The hardware is only half the story. The control system and software are what bring the display to life. Quality here means stability, flexibility, and user-friendliness.

• Stability Testing: The prototype control system runs for a minimum of 1000 hours continuously, playing a demanding video stress test pattern that rapidly switches between full white, full black, and complex color patterns. We monitor for any system crashes, memory leaks, or image corruption. The goal is zero failures during this test period.
• Signal Integrity: We test the maximum cable lengths for data transmission between cabinets and processors without signal degradation. This ensures the design can be scaled to the size the client needs without requiring additional, unplanned signal boosters.
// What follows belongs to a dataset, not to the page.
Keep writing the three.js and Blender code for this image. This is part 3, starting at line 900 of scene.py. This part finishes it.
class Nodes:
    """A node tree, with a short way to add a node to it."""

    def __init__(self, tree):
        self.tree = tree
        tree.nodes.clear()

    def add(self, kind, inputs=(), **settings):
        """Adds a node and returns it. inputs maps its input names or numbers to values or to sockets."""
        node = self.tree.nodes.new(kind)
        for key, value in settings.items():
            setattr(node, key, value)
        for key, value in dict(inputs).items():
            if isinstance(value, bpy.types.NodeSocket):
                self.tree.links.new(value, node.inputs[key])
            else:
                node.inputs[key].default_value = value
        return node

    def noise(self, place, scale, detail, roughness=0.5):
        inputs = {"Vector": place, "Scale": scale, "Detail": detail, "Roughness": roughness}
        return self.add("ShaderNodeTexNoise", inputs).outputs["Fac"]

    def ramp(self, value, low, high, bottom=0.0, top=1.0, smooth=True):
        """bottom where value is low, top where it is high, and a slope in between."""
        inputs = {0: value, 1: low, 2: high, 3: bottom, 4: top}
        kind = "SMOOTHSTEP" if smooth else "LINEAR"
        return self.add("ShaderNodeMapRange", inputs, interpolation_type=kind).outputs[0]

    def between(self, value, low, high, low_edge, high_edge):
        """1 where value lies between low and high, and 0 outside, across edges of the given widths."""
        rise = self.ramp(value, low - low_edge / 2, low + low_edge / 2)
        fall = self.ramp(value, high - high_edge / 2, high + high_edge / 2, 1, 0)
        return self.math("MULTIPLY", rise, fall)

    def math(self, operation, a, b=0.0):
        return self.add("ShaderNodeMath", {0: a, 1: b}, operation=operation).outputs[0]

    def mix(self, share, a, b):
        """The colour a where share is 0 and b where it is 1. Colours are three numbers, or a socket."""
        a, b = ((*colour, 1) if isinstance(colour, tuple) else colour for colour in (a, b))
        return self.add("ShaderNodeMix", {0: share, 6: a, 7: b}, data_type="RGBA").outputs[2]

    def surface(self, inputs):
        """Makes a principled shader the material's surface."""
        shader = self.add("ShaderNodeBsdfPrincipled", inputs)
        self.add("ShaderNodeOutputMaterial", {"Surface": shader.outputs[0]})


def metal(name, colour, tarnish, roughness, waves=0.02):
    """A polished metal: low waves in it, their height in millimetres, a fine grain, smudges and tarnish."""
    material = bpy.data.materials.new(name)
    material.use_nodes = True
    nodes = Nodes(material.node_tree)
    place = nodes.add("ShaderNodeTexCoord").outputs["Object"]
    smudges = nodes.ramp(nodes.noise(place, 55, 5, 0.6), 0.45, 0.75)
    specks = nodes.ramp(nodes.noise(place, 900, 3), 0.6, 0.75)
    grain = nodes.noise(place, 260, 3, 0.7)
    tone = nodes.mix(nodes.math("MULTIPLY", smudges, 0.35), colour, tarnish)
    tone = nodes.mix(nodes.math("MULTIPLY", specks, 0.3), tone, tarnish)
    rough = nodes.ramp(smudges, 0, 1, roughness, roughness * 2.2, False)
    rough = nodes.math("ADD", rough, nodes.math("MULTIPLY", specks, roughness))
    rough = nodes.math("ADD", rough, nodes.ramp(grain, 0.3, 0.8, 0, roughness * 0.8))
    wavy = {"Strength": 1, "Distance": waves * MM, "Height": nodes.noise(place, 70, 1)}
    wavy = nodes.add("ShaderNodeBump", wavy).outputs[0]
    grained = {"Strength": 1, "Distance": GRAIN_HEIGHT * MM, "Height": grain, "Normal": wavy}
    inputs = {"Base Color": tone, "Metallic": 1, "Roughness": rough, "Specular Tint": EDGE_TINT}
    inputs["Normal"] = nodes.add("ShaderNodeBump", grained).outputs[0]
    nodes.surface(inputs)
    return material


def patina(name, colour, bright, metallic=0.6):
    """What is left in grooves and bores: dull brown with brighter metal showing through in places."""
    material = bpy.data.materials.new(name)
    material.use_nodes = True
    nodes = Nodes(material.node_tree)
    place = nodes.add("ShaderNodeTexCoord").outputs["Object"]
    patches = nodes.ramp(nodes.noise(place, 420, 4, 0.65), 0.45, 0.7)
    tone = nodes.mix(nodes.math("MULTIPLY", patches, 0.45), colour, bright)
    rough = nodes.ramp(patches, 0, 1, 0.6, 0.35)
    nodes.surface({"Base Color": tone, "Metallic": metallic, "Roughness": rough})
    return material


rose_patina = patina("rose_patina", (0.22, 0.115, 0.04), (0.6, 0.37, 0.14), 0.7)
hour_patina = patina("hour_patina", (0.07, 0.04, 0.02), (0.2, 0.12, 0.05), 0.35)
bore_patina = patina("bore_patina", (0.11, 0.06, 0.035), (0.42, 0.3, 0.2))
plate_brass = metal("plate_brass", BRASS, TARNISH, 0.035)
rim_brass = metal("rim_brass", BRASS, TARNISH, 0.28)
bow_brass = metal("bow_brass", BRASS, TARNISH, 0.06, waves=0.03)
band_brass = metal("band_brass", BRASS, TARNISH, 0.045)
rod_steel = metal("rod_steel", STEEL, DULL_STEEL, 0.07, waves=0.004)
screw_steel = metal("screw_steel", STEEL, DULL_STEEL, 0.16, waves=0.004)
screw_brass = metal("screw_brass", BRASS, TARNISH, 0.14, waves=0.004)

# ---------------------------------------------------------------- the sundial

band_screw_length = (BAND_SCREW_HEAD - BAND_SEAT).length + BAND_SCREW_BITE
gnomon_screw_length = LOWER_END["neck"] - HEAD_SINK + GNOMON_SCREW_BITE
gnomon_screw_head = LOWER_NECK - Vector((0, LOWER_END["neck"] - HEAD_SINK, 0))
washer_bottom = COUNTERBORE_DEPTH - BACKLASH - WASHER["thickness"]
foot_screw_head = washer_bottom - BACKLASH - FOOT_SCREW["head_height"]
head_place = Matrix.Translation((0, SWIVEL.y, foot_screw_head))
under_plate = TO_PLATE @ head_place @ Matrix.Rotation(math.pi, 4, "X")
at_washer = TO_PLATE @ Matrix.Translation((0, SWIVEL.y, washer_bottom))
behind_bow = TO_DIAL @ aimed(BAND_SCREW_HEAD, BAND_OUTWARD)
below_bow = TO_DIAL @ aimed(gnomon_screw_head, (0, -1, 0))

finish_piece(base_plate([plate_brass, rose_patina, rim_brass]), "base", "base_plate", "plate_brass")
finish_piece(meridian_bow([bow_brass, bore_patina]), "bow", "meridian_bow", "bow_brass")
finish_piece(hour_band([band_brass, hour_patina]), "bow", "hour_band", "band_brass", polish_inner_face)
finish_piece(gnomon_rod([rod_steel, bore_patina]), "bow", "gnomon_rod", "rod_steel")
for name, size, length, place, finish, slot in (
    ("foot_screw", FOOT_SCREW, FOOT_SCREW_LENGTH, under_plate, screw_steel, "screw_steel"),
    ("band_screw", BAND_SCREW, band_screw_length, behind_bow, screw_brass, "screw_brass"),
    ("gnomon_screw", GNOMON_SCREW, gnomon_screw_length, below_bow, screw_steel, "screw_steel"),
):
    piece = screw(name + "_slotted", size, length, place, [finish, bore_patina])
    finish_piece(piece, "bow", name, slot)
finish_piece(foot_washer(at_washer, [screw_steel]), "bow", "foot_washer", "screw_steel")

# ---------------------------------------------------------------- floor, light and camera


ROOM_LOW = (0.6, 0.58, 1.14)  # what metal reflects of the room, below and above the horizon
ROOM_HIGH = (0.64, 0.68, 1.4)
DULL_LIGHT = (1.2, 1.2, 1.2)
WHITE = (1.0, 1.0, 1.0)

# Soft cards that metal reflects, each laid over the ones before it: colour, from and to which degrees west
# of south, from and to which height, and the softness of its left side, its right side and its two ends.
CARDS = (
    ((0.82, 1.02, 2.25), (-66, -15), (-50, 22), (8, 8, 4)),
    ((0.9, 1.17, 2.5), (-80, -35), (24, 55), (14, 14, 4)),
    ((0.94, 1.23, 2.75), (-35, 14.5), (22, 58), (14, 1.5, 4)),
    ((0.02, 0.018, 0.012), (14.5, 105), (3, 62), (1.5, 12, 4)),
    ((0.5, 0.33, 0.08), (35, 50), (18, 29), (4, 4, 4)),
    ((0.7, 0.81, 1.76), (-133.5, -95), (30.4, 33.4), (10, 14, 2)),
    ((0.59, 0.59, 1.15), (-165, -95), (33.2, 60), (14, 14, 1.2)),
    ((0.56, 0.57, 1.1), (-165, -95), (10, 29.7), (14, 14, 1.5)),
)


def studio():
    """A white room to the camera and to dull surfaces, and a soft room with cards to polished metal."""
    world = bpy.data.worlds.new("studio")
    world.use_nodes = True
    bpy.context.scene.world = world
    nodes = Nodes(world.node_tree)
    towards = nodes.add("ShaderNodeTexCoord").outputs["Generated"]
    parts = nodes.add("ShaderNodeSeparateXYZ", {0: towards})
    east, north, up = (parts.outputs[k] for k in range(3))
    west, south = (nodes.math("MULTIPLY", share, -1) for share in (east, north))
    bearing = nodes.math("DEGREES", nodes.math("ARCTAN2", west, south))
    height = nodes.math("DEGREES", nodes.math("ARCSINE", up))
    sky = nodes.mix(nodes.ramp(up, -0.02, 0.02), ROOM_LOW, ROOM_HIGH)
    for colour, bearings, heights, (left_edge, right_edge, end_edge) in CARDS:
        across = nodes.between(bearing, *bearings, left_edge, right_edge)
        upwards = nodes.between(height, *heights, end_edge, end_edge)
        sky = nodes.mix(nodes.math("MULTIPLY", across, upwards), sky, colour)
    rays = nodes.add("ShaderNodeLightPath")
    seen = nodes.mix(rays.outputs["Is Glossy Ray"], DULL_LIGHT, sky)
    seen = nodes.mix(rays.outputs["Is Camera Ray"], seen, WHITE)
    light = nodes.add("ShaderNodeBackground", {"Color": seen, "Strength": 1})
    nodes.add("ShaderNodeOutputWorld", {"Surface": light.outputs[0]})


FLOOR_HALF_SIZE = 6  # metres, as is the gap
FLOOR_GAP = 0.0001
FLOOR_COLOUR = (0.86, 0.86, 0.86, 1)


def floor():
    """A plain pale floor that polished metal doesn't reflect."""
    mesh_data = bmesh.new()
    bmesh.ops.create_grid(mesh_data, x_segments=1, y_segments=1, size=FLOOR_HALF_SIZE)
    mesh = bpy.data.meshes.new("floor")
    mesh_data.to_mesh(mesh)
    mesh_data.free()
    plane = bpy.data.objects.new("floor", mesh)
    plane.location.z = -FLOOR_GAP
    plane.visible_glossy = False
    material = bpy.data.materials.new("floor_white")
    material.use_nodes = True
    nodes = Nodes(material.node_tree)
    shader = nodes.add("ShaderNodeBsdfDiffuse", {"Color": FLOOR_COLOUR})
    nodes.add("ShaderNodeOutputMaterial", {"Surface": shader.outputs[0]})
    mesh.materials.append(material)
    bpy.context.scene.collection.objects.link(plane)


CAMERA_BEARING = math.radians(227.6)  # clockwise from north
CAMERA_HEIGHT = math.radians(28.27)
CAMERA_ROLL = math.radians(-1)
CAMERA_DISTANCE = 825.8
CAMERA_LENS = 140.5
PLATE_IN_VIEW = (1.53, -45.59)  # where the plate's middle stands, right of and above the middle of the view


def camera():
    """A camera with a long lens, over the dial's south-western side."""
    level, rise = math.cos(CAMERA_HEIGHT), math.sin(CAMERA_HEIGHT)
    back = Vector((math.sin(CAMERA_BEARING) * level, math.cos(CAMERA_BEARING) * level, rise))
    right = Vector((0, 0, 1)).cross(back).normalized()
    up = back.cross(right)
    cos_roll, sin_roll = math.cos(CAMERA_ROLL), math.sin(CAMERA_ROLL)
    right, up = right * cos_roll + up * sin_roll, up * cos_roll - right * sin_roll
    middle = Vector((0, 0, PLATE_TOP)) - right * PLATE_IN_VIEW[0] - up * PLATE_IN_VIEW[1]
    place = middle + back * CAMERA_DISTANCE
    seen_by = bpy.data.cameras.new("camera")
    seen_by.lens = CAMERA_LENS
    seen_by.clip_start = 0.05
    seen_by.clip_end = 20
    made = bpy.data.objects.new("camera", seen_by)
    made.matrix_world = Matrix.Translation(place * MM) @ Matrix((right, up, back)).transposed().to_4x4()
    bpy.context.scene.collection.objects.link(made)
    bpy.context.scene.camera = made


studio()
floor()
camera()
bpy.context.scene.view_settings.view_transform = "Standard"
• Calibration Data Management: All the optical calibration data (gamma, white point, uniformity corrections) is stored directly on the module or cabinet. This means that if a module needs to be replaced in the field years later, the new module can be calibrated on-site to match the existing display perfectly, preserving the original image quality. This is a level of forward-thinking quality that prevents long-term degradation of the display’s performance.
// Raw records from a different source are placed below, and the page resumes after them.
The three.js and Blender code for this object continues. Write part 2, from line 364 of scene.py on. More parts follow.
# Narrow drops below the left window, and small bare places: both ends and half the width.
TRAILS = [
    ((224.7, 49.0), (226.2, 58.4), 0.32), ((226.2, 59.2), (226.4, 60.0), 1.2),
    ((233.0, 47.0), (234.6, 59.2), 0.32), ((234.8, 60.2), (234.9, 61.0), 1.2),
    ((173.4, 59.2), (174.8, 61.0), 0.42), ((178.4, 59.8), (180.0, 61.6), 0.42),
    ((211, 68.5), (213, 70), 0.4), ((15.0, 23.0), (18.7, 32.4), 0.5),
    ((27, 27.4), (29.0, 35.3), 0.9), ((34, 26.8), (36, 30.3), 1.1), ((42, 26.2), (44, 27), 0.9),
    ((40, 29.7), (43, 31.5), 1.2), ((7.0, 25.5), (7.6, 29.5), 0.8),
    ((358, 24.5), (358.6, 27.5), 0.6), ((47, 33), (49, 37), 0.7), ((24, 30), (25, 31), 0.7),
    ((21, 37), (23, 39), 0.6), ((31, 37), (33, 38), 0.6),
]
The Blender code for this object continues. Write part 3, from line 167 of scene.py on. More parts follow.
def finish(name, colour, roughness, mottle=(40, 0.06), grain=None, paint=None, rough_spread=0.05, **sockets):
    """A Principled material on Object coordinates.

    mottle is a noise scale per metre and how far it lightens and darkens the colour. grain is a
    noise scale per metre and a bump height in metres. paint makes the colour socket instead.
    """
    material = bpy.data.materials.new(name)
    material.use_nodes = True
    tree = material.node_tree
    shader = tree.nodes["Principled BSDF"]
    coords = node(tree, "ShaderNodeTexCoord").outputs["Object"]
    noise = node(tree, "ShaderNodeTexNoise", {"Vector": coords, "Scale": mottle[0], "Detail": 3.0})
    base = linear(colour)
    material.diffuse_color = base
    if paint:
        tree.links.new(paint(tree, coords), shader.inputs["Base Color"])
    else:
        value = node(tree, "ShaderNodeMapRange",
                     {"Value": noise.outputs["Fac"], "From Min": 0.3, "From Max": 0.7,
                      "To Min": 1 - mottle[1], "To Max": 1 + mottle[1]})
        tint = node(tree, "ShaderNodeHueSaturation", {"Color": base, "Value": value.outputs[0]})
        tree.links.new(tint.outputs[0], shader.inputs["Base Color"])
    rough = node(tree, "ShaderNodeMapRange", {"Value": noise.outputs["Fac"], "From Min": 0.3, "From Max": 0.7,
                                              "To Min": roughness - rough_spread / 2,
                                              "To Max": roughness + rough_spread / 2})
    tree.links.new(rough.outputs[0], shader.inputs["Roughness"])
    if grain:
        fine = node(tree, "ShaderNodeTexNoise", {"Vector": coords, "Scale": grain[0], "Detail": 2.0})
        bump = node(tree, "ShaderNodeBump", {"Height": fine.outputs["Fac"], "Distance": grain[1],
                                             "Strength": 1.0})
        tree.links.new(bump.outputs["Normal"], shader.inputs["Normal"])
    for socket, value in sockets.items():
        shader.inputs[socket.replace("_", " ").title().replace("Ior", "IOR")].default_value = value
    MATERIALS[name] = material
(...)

The Feedback Loop: From Prototype to Production

The prototype phase is the final opportunity to identify and correct design flaws before the significant investment in production tooling is made. Every prototype build is followed by a detailed Failure Mode and Effects Analysis (FMEA) session. The engineering, production, and quality teams dissect every issue encountered during testing, no matter how minor. A slight difficulty in aligning modules during assembly, for example, might lead to a redesign of the locking mechanism to make it foolproof on the factory floor. This feedback loop is what transforms a good prototype into a manufacturable, reliable, and high-quality end product. It’s this meticulous, data-driven approach that allows us to offer a comprehensive over 2-year warranty and include over 3% spare parts with every shipment, confident in the product’s inherent reliability.